Task to complete:
Restate, word for word, all of the material shown below.

..............................

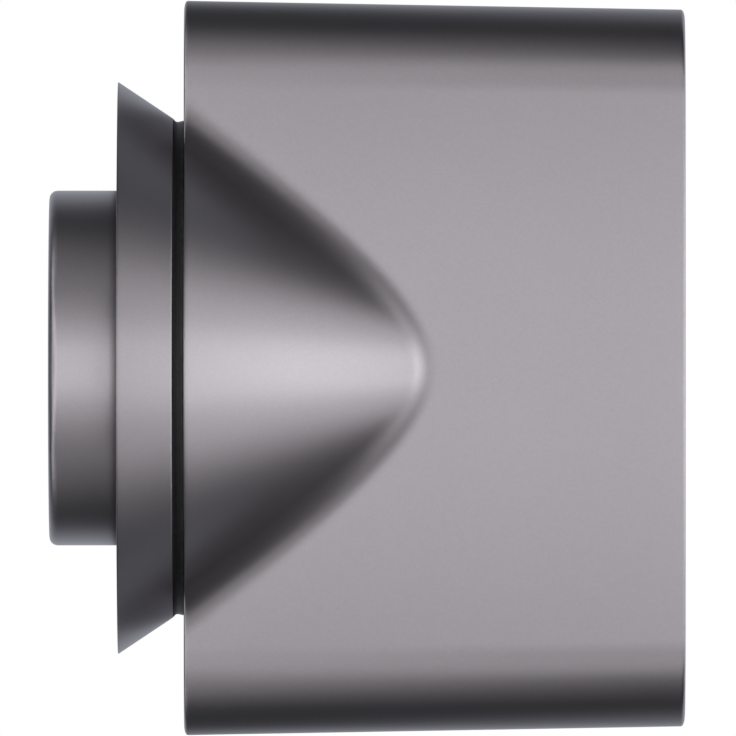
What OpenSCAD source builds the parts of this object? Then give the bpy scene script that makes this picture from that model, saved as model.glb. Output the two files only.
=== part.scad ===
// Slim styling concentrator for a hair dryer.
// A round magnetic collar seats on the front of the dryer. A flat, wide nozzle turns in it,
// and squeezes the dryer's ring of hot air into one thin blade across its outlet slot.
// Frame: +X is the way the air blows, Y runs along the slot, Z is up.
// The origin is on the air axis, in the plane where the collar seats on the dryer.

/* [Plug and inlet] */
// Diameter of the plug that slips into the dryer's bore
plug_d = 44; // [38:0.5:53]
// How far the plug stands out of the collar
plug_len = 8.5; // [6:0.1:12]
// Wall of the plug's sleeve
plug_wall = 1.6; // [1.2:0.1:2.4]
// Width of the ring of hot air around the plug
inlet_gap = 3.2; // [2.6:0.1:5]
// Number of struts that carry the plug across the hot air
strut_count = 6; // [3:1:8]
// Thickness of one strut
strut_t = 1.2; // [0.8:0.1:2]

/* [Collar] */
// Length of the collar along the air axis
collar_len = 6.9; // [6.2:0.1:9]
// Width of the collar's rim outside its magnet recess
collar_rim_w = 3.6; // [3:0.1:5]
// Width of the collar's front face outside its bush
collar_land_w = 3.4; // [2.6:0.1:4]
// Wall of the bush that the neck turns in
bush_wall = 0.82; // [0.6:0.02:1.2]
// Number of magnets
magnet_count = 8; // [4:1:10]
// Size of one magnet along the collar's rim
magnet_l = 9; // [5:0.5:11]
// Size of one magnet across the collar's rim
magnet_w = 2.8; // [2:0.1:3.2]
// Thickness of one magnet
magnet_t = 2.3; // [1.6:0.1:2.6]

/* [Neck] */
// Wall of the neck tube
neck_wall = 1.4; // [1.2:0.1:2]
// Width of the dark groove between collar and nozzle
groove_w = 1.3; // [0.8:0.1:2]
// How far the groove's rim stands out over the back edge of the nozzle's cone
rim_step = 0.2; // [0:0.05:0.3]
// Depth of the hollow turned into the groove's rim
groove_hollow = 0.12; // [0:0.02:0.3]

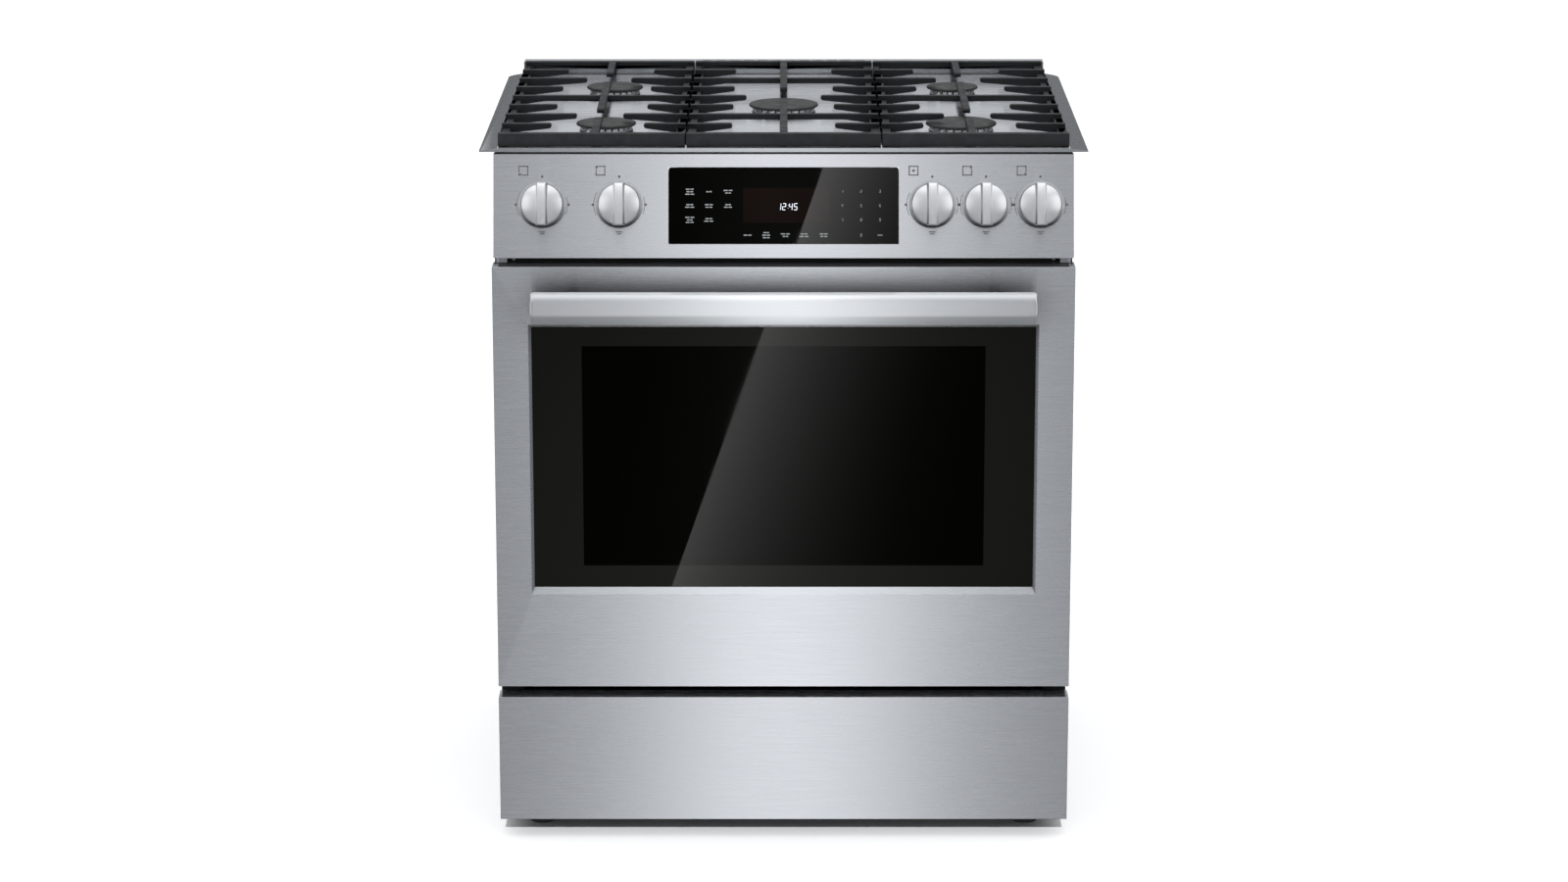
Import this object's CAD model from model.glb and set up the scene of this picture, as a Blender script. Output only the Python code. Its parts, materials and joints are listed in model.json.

..............................

Task response:
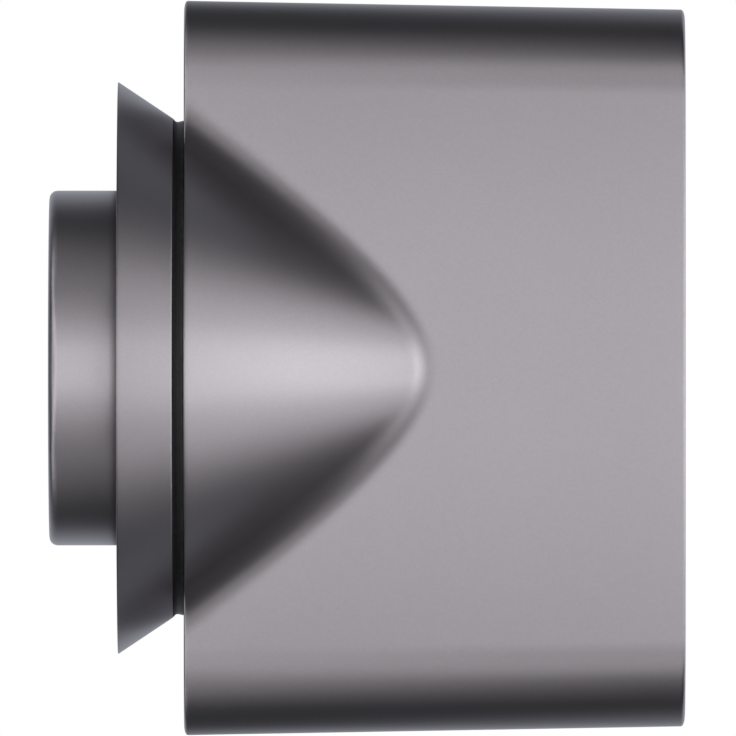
What OpenSCAD source builds the parts of this object? Then give the bpy scene script that makes this picture from that model, saved as model.glb. Output the two files only.
=== part.scad ===
// Slim styling concentrator for a hair dryer.
// A round magnetic collar seats on the front of the dryer. A flat, wide nozzle turns in it,
// and squeezes the dryer's ring of hot air into one thin blade across its outlet slot.
// Frame: +X is the way the air blows, Y runs along the slot, Z is up.
// The origin is on the air axis, in the plane where the collar seats on the dryer.

/* [Plug and inlet] */
// Diameter of the plug that slips into the dryer's bore
plug_d = 44; // [38:0.5:53]
// How far the plug stands out of the collar
plug_len = 8.5; // [6:0.1:12]
// Wall of the plug's sleeve
plug_wall = 1.6; // [1.2:0.1:2.4]
// Width of the ring of hot air around the plug
inlet_gap = 3.2; // [2.6:0.1:5]
// Number of struts that carry the plug across the hot air
strut_count = 6; // [3:1:8]
// Thickness of one strut
strut_t = 1.2; // [0.8:0.1:2]

/* [Collar] */
// Length of the collar along the air axis
collar_len = 6.9; // [6.2:0.1:9]
// Width of the collar's rim outside its magnet recess
collar_rim_w = 3.6; // [3:0.1:5]
// Width of the collar's front face outside its bush
collar_land_w = 3.4; // [2.6:0.1:4]
// Wall of the bush that the neck turns in
bush_wall = 0.82; // [0.6:0.02:1.2]
// Number of magnets
magnet_count = 8; // [4:1:10]
// Size of one magnet along the collar's rim
magnet_l = 9; // [5:0.5:11]
// Size of one magnet across the collar's rim
magnet_w = 2.8; // [2:0.1:3.2]
// Thickness of one magnet
magnet_t = 2.3; // [1.6:0.1:2.6]

/* [Neck] */
// Wall of the neck tube
neck_wall = 1.4; // [1.2:0.1:2]
// Width of the dark groove between collar and nozzle
groove_w = 1.3; // [0.8:0.1:2]
// How far the groove's rim stands out over the back edge of the nozzle's cone
rim_step = 0.2; // [0:0.05:0.3]
// Depth of the hollow turned into the groove's rim
groove_hollow = 0.12; // [0:0.02:0.3]

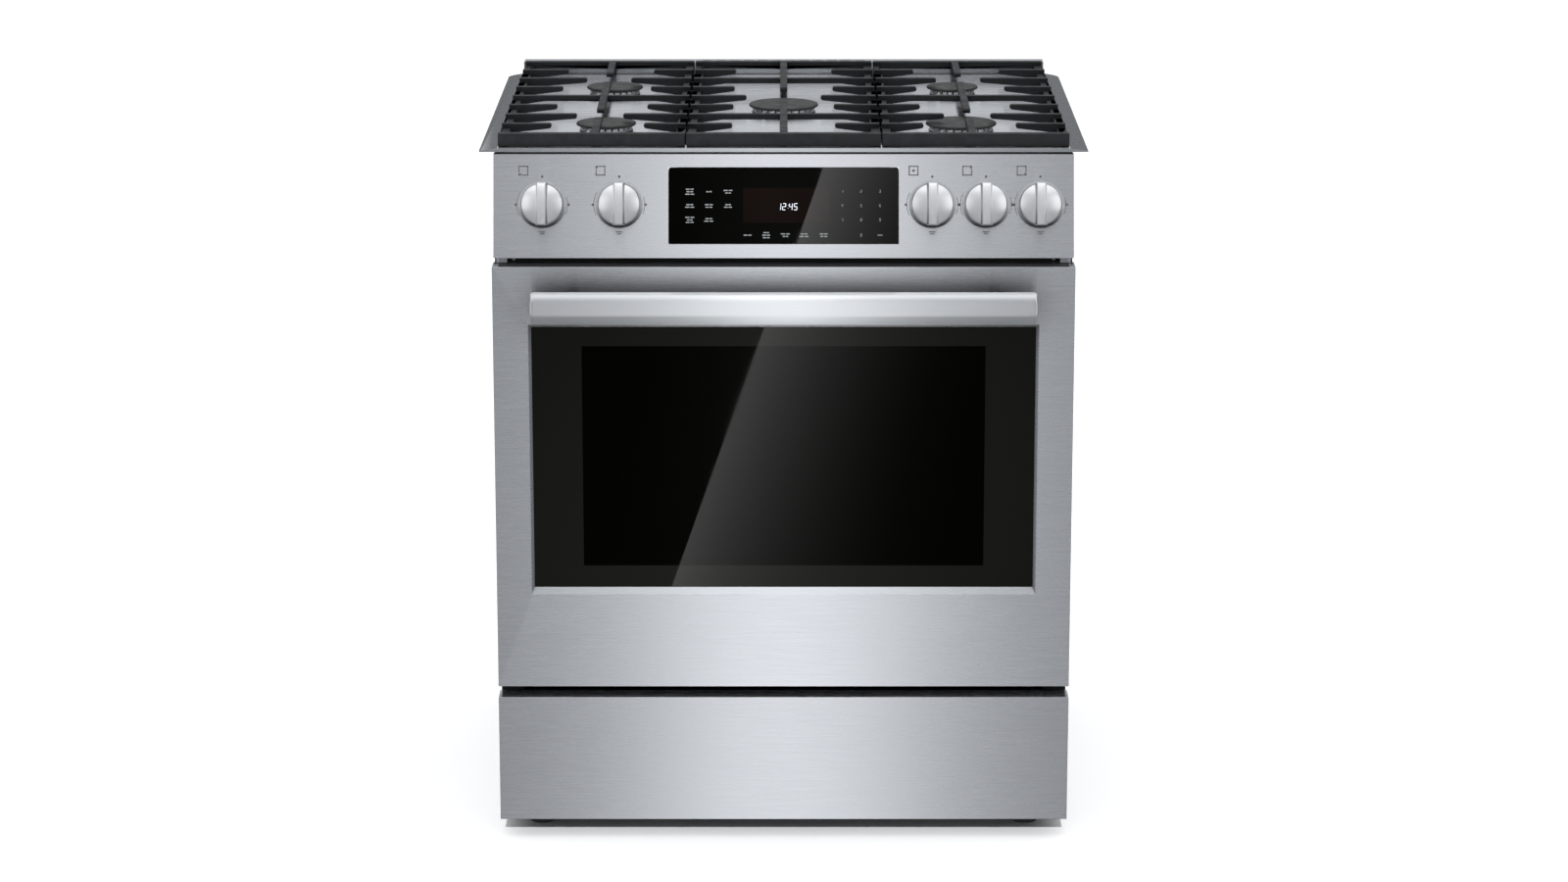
Import this object's CAD model from model.glb and set up the scene of this picture, as a Blender script. Output only the Python code. Its parts, materials and joints are listed in model.json.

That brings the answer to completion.